MOVIE POSTERS (and VIDEO TRAILERS)
Purpose:
Illustrate the process by which a bill became a law

The Process:
  1. Start with a poster about a movie you have seen and unpack it
    1. What is the goal or overall message of the poster?
    2. What words are used to convey the message?
    3. How are images and color used to convey the message?
    4. What is potentially exciting or informative about seeing this movie?
    5. Who had a hand in the creation of this movie? (producer, director, soundtrack, cast, etc.)

  1. Consider your content
    1. What are the steps in the process of a bill becoming a law?
    2. Who can claim to have had a hand in the creation of the law?
    3. What were the obstacles to this law’s passage?

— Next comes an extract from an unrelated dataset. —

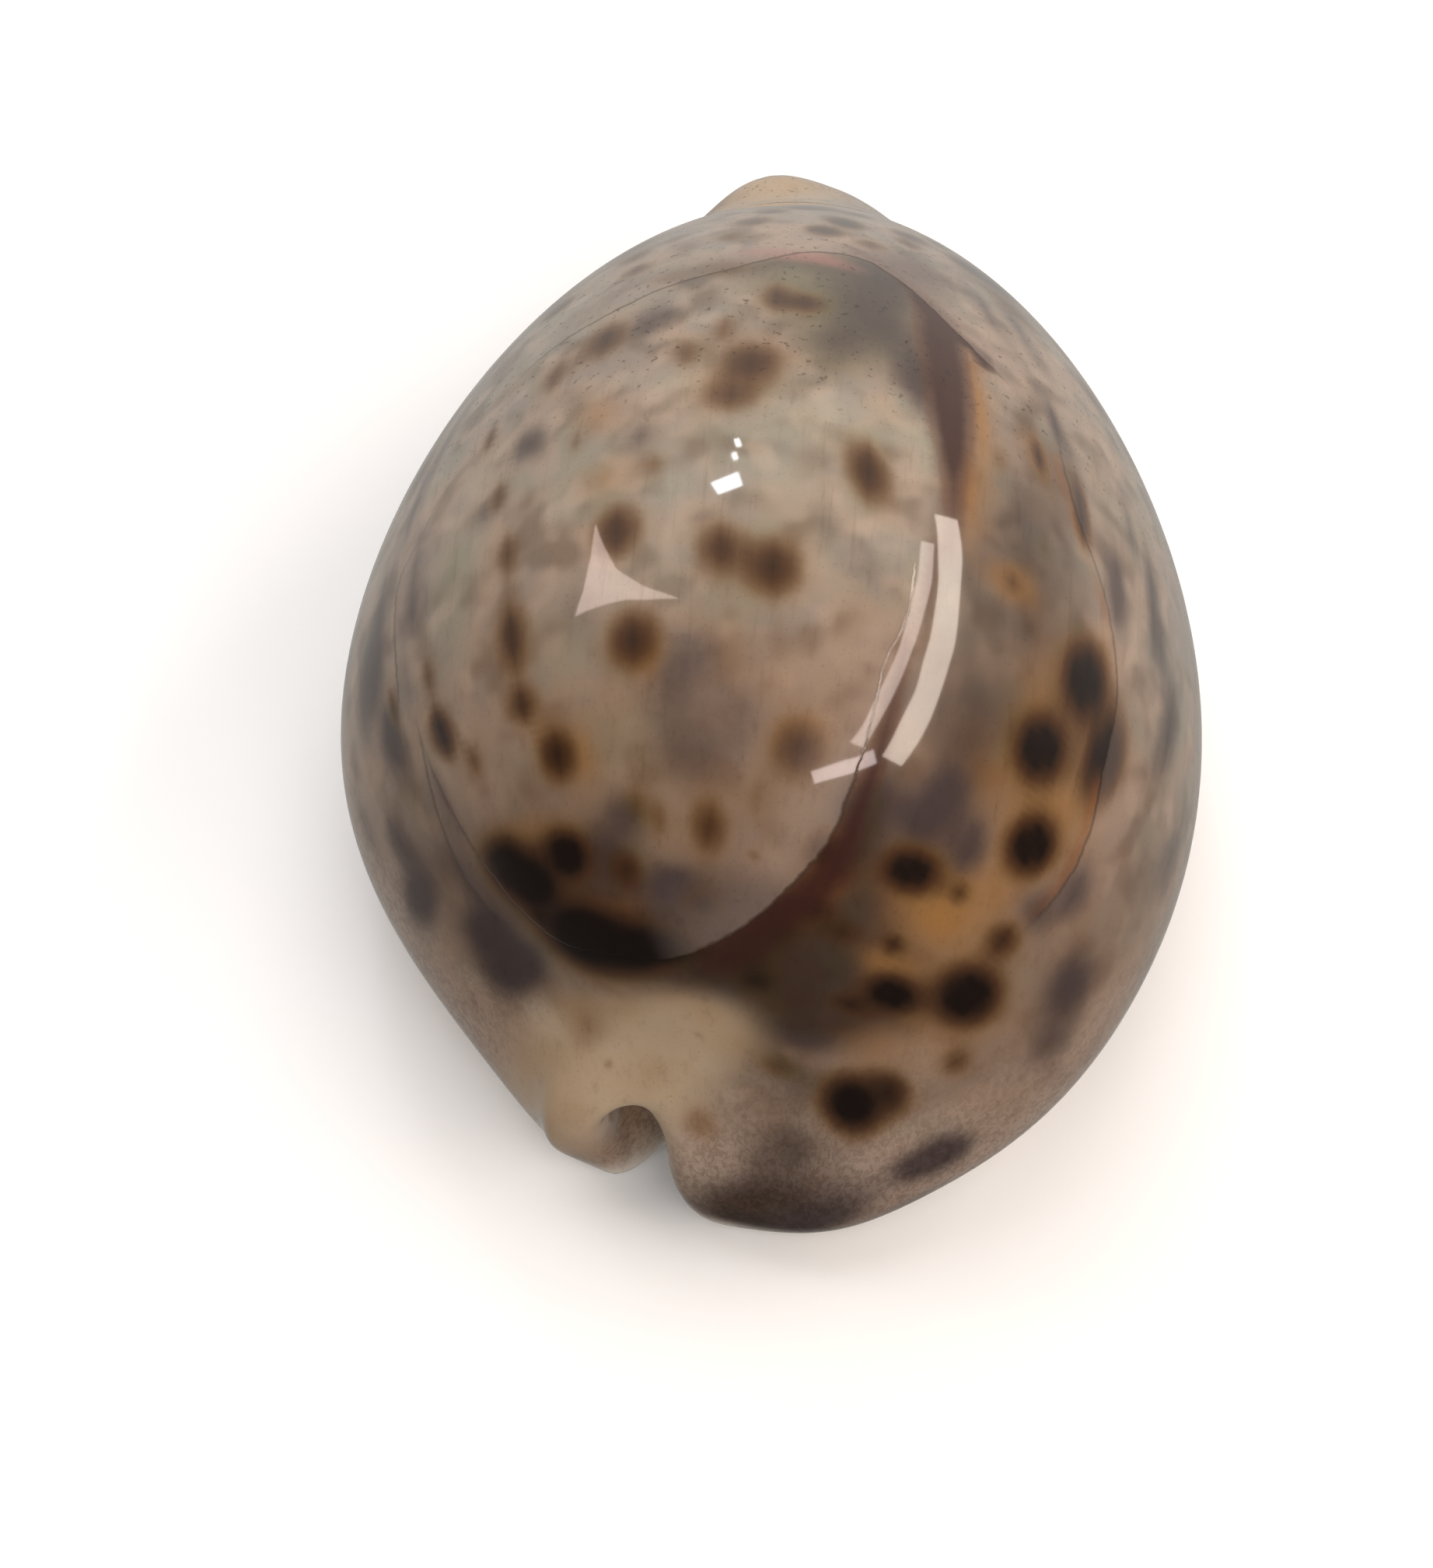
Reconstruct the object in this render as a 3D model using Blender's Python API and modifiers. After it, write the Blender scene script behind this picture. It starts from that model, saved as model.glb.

How can that drama be conveyed?
    4. What slogan can represent the saga of this bill becoming a law?
    5. What images can capture the impact or importance of this new law?
    6. As an extension activity, students could make the movie trailer about this bill.

  1. Tech tools
    1. Brainstorm in Google docs
    2. Image search online or use phone to take pictures
    3. Use Google Slides or Draw, Canva, Adobe Spark or some art program to layout your poster

For Discussion:

  • SKILLS: what skills are required for successful completion of this exercise?
  • CONTENT: how does successful completion of this project show content knowledge?
  • RUBRIC: how can you evaluate this project? How can you create assessment checkpoints throughout the project?